Stored items:
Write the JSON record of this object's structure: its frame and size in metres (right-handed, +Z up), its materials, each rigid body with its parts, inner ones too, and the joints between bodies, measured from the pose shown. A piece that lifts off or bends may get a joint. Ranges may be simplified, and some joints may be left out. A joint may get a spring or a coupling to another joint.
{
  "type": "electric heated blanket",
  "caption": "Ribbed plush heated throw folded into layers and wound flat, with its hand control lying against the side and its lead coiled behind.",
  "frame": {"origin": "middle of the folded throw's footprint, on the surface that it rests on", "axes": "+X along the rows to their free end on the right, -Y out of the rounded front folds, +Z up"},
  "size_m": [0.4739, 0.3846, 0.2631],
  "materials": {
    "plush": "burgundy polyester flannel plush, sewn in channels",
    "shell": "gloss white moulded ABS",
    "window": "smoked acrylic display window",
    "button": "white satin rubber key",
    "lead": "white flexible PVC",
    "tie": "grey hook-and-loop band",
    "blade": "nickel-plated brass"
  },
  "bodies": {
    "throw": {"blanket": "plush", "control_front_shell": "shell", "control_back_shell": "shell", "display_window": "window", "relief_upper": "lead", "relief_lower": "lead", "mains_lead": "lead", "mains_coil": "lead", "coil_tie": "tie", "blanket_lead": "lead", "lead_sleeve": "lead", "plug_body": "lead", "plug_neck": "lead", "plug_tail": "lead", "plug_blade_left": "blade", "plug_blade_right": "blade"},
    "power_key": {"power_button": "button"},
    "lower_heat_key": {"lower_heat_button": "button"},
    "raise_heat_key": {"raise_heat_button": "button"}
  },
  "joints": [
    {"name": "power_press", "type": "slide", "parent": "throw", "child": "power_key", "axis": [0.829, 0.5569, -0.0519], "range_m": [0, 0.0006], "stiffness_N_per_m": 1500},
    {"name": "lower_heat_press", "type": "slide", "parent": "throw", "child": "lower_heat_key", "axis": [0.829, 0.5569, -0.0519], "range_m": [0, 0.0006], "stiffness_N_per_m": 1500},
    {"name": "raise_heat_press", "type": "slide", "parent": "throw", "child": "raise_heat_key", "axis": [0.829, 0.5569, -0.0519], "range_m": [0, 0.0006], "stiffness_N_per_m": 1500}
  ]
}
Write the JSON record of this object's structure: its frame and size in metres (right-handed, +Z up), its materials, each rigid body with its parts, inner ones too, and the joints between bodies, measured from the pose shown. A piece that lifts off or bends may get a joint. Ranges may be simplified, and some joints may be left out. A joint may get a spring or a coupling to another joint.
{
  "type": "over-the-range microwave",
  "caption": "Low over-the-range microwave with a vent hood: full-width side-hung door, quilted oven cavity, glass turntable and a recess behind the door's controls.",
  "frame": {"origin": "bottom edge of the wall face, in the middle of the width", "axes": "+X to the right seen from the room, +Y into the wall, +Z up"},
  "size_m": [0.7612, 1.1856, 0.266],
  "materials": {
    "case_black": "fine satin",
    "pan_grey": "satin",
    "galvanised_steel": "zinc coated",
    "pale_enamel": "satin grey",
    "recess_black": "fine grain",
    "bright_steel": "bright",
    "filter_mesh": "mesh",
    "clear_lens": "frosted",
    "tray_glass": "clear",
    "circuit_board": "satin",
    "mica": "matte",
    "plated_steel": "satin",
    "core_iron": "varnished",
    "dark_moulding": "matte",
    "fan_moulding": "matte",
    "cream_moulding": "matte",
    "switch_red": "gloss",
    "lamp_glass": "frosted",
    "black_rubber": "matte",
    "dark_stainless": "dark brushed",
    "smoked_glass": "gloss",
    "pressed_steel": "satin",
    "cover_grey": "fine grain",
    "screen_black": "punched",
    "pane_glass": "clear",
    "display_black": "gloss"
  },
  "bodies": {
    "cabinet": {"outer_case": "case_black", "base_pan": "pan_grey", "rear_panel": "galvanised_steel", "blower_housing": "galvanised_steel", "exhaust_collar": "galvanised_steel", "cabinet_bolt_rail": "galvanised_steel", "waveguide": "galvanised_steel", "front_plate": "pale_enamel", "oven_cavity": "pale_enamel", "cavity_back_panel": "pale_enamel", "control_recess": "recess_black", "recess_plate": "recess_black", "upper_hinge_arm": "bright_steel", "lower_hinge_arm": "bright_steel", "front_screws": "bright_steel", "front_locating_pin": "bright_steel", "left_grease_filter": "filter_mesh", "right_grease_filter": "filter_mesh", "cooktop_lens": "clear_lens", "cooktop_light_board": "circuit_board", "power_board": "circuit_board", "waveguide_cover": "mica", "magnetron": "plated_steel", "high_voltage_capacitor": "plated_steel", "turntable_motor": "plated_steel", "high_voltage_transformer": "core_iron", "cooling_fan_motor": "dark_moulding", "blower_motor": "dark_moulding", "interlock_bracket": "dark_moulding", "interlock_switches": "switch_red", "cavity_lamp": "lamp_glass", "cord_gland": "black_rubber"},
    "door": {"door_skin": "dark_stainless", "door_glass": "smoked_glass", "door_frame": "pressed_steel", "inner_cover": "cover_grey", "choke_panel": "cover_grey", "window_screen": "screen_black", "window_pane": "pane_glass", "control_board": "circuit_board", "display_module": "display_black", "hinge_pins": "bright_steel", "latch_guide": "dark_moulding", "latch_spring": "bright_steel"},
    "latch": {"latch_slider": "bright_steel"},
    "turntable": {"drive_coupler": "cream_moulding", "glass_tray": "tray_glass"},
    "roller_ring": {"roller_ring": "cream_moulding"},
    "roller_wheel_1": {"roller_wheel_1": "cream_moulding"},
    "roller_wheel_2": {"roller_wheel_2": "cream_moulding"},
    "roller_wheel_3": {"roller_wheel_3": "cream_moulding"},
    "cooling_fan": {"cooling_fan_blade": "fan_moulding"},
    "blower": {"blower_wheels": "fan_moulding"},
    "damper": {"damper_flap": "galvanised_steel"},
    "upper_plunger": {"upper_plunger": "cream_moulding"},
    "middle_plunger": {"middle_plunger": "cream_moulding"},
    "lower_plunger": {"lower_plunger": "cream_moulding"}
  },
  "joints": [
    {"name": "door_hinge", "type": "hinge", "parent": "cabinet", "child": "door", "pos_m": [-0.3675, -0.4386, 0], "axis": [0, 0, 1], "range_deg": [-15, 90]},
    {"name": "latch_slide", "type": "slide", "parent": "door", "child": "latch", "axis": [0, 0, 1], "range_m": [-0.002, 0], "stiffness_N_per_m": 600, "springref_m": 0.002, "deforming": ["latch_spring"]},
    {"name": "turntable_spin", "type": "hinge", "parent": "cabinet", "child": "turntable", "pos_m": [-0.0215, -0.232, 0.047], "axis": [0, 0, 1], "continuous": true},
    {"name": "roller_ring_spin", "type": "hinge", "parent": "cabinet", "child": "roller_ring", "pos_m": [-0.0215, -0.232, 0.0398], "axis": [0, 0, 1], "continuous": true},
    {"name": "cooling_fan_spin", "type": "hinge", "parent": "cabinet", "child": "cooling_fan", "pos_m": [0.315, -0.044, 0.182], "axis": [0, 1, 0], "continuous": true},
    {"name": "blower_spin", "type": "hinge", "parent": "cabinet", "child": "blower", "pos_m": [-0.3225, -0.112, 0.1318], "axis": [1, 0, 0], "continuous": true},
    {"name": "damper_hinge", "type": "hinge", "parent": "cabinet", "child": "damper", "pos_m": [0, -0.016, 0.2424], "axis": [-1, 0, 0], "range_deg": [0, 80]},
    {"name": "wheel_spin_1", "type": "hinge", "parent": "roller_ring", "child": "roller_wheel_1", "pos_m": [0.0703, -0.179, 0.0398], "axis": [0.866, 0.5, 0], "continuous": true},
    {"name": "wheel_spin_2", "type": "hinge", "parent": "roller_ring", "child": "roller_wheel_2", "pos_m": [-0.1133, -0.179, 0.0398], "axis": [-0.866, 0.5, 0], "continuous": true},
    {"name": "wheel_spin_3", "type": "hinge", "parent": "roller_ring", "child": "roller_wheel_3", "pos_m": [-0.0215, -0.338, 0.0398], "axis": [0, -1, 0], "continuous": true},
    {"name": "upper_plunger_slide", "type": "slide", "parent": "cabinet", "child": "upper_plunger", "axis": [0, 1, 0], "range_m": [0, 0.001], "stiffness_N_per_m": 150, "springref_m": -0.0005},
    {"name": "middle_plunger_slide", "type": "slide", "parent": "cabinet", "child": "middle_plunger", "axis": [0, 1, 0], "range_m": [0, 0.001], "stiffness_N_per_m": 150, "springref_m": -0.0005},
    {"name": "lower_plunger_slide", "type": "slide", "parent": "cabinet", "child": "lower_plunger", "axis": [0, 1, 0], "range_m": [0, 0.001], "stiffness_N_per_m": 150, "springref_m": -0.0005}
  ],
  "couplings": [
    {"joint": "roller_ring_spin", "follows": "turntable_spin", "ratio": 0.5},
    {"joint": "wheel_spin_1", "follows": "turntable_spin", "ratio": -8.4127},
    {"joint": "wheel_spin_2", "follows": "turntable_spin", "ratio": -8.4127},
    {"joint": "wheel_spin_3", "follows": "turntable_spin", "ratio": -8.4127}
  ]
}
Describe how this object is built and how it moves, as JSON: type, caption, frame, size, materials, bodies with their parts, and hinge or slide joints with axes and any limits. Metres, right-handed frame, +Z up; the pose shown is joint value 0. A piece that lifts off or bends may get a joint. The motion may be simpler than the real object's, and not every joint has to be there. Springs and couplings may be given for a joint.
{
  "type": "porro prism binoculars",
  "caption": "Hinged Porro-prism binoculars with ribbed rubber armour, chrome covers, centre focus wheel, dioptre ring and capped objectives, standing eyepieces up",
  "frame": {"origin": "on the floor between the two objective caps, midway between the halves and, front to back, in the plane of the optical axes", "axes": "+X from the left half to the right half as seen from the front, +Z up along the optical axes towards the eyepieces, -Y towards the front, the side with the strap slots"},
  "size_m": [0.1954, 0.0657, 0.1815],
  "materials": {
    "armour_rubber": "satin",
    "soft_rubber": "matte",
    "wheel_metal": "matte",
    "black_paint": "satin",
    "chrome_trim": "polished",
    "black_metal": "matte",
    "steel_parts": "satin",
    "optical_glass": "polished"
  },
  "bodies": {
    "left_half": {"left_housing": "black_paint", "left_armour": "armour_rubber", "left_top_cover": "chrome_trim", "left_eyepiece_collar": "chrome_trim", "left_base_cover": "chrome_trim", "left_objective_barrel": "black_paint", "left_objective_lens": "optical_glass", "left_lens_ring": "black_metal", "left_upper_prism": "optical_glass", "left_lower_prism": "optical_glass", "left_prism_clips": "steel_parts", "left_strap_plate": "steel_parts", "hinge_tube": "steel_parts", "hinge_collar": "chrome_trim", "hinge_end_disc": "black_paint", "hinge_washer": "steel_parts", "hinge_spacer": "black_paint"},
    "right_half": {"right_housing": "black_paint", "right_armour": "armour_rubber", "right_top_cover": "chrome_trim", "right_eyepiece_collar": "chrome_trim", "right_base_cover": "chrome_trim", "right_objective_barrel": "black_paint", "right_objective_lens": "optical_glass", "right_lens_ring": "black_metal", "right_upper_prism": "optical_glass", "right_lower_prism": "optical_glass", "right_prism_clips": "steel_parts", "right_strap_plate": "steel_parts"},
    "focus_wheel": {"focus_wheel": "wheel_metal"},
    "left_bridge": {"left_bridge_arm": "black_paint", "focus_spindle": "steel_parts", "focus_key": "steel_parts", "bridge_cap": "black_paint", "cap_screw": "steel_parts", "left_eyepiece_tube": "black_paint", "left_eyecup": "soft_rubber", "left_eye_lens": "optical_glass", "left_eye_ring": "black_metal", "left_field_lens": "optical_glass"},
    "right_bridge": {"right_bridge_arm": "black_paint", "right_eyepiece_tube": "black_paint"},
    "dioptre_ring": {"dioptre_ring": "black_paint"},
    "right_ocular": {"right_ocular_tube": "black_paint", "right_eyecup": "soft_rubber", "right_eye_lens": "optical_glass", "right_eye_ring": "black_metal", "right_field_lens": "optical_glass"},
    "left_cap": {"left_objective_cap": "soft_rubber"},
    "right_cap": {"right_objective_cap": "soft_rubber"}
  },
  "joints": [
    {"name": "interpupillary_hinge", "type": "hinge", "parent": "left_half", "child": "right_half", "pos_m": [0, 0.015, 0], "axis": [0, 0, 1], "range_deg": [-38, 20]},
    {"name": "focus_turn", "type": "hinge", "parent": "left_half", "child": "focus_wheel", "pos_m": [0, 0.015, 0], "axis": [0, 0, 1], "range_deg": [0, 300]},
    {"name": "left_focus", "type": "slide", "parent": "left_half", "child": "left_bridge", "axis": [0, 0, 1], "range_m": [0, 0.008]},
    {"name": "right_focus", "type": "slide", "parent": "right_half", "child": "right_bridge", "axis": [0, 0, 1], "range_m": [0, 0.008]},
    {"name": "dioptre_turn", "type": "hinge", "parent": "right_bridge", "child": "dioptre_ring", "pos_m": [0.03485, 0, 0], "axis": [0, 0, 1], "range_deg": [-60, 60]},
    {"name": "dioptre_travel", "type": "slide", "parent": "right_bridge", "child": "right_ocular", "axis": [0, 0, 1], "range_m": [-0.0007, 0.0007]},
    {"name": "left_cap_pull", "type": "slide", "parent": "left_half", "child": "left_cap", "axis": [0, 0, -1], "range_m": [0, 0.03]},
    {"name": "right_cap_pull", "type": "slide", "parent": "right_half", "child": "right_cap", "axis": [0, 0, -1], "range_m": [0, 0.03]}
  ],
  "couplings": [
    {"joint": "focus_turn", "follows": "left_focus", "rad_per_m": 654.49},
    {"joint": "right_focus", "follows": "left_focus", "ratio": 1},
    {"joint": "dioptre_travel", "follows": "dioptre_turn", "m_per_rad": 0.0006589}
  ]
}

### What to produce
Return each line with "their".

### The completed task
  "frame": {"origin": "middle of the folded throw's footprint, on the surface that it rests on", "axes": "+X along the rows to their free end on the right, -Y out of the rounded front folds, +Z up"},
Describe how this object is built and how it moves, as JSON: type, caption, frame, size, materials, bodies with their parts, and hinge or slide joints with axes and any limits. Metres, right-handed frame, +Z up; the pose shown is joint value 0. A piece that lifts off or bends may get a joint. The motion may be simpler than the real object's, and not every joint has to be there. Springs and couplings may be given for a joint.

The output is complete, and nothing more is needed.